At the beginning of the titration, the solution is a weak base. At the equivalence point, the solution is a weak acid (with some more spectator ions). The pH of these solutions changes with dilution, both in the direction of neutral pH.

In contrast, at the half-equivalence point (or midpoint) of the titration, the solution is a 1:1 buffer.

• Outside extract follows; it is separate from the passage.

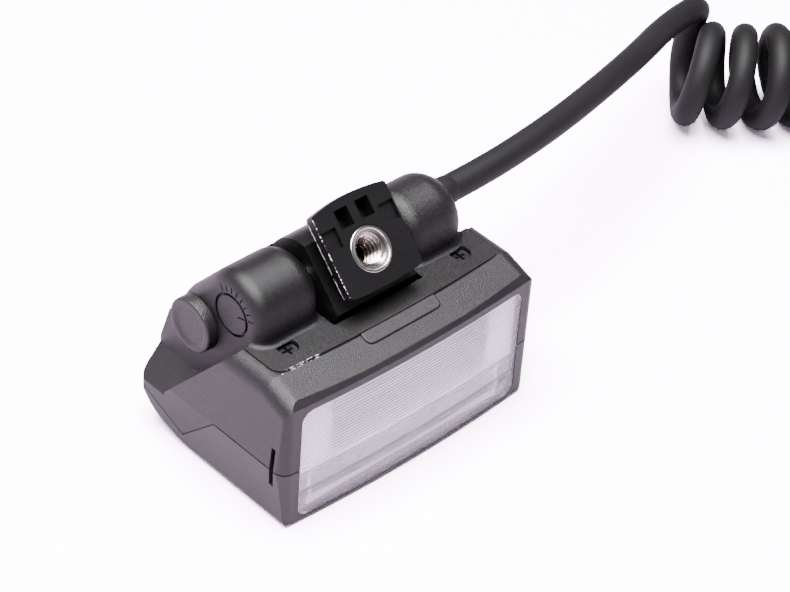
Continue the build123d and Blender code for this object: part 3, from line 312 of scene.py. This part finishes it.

As long as the buffer concentration is large compared to the concentration of hydronium and hydroxide ions, the pH will be close to the pKa (and the pOH close to the pKb), irrespective of dilution.

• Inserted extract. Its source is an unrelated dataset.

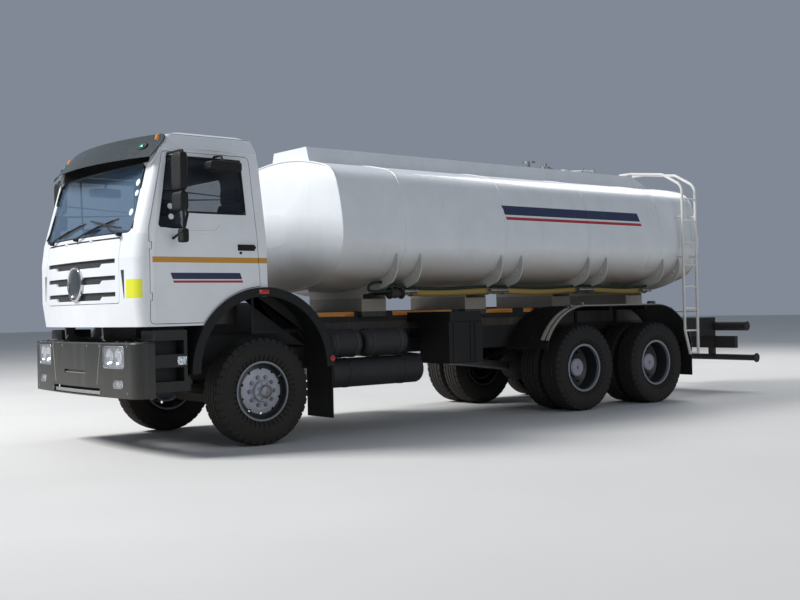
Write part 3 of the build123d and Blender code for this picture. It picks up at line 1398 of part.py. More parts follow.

So if you dilute the weak base with water before the titration, nothing will change along the x-axis (i.e. half-equivalence point and equivalence point will occur at the same volume of added strong acid). Along the y-axis (where you plot the pH), the curve will "shrink" toward the pH of the buffer (i.e. the starting pH will be lower - less basic - and the pH at the equivalence point will be higher - less acidic). Past the equivalence point, the pH is controlled by the excess of strong acid. Because the strong acid is diluted into a greater volume if you add water to the weak base before starting the titration, this part of the titration curve will also show higher - less acidic - pH values.